I did not want to increase the brewing times too much so I did another one of 25 seconds, followed by one of 30 and one of 35 seconds. The fourth infusion was sweeter again so I was quite happy I did not increase the infusion length. It had the right balance of flavours for me. It was sweet and lightly herbaceous in the finish. The fifth infusion was not that different as it was sweet as well. I thought it couldn’t be sweeter but apparently, it was possible! The sixth one had a delicious sweetness to it without any herbaceous notes. The sweetness had traces of light honey and even some golden raisins.
The end of a session with a tea like this one is always interesting. I usually don’t really keep track of time during the final infusions.

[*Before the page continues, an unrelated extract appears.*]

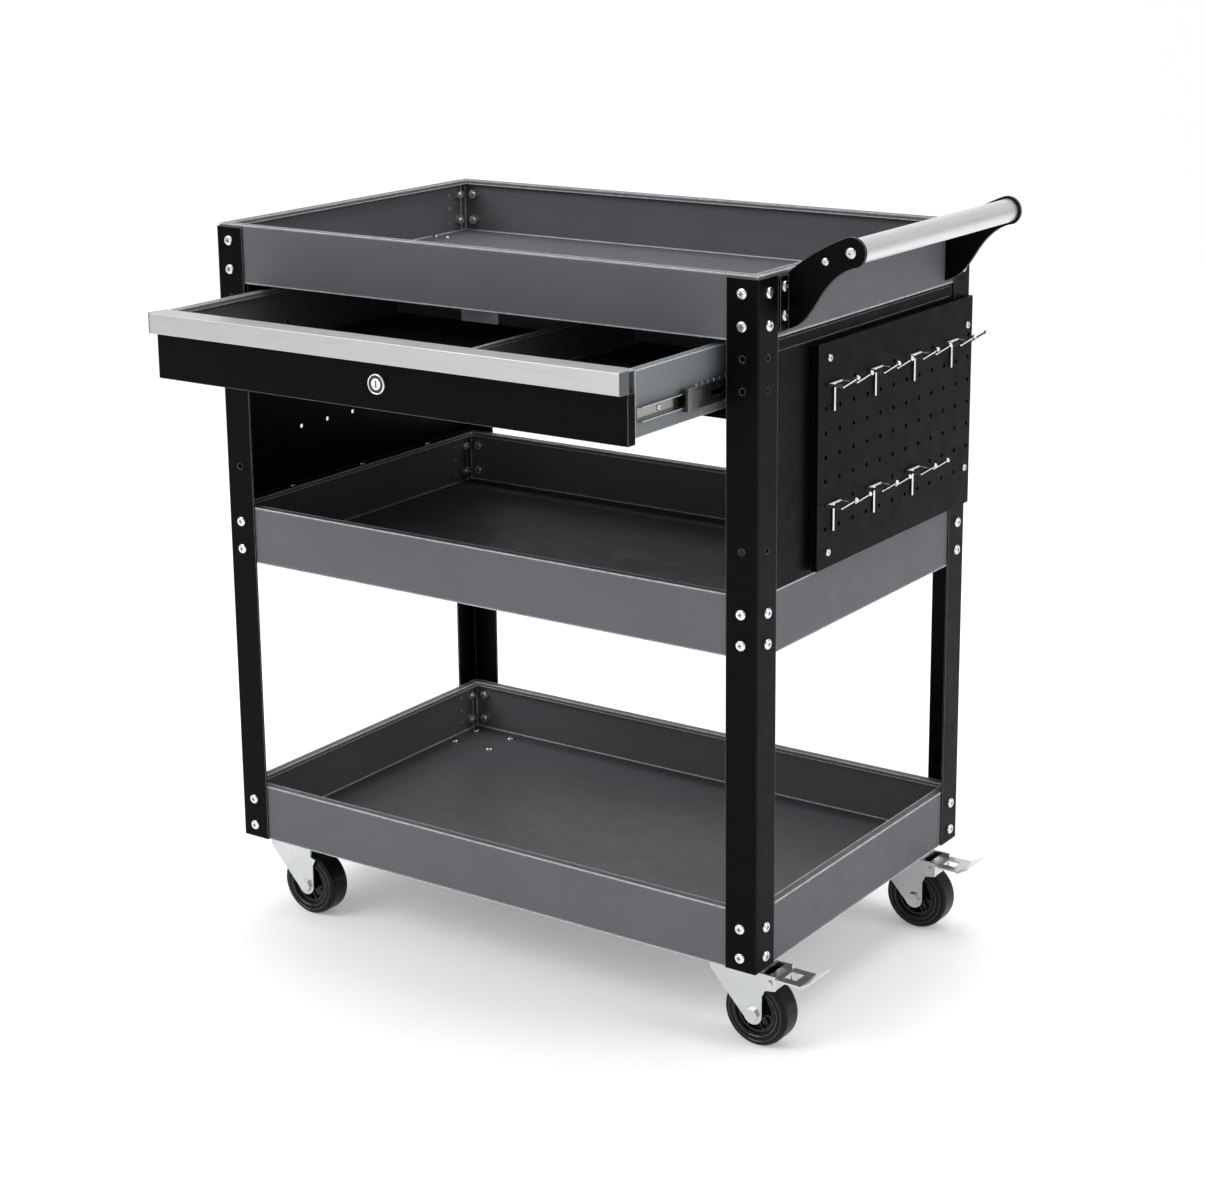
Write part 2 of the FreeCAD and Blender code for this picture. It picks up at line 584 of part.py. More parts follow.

Infusion 7 was around 40 seconds and infusions 8 and 9 were several minutes each. The sweetness diminished during the 7th infusion and the flavours changed into more herbaceous ones again. For infusion 8 and 9, the flavours shifted again and it was really sweet, although a different kind of sweetness. It became a more fruity sweetness with a sweet and fruity aftertaste. I could also feel the power of this tea as I got a really warm feeling throughout my body.
Even though the weather was not perfect for sheng puer, I thoroughly enjoyed this session. For me, the early and final infusions were the best. The middle ones were decent as well but I prefer the sweetness I got, especially during the final two infusions. Experiencing this tea was a true adventure and I’m happy I got 25g of it so I can explore it further in the upcoming weeks and months.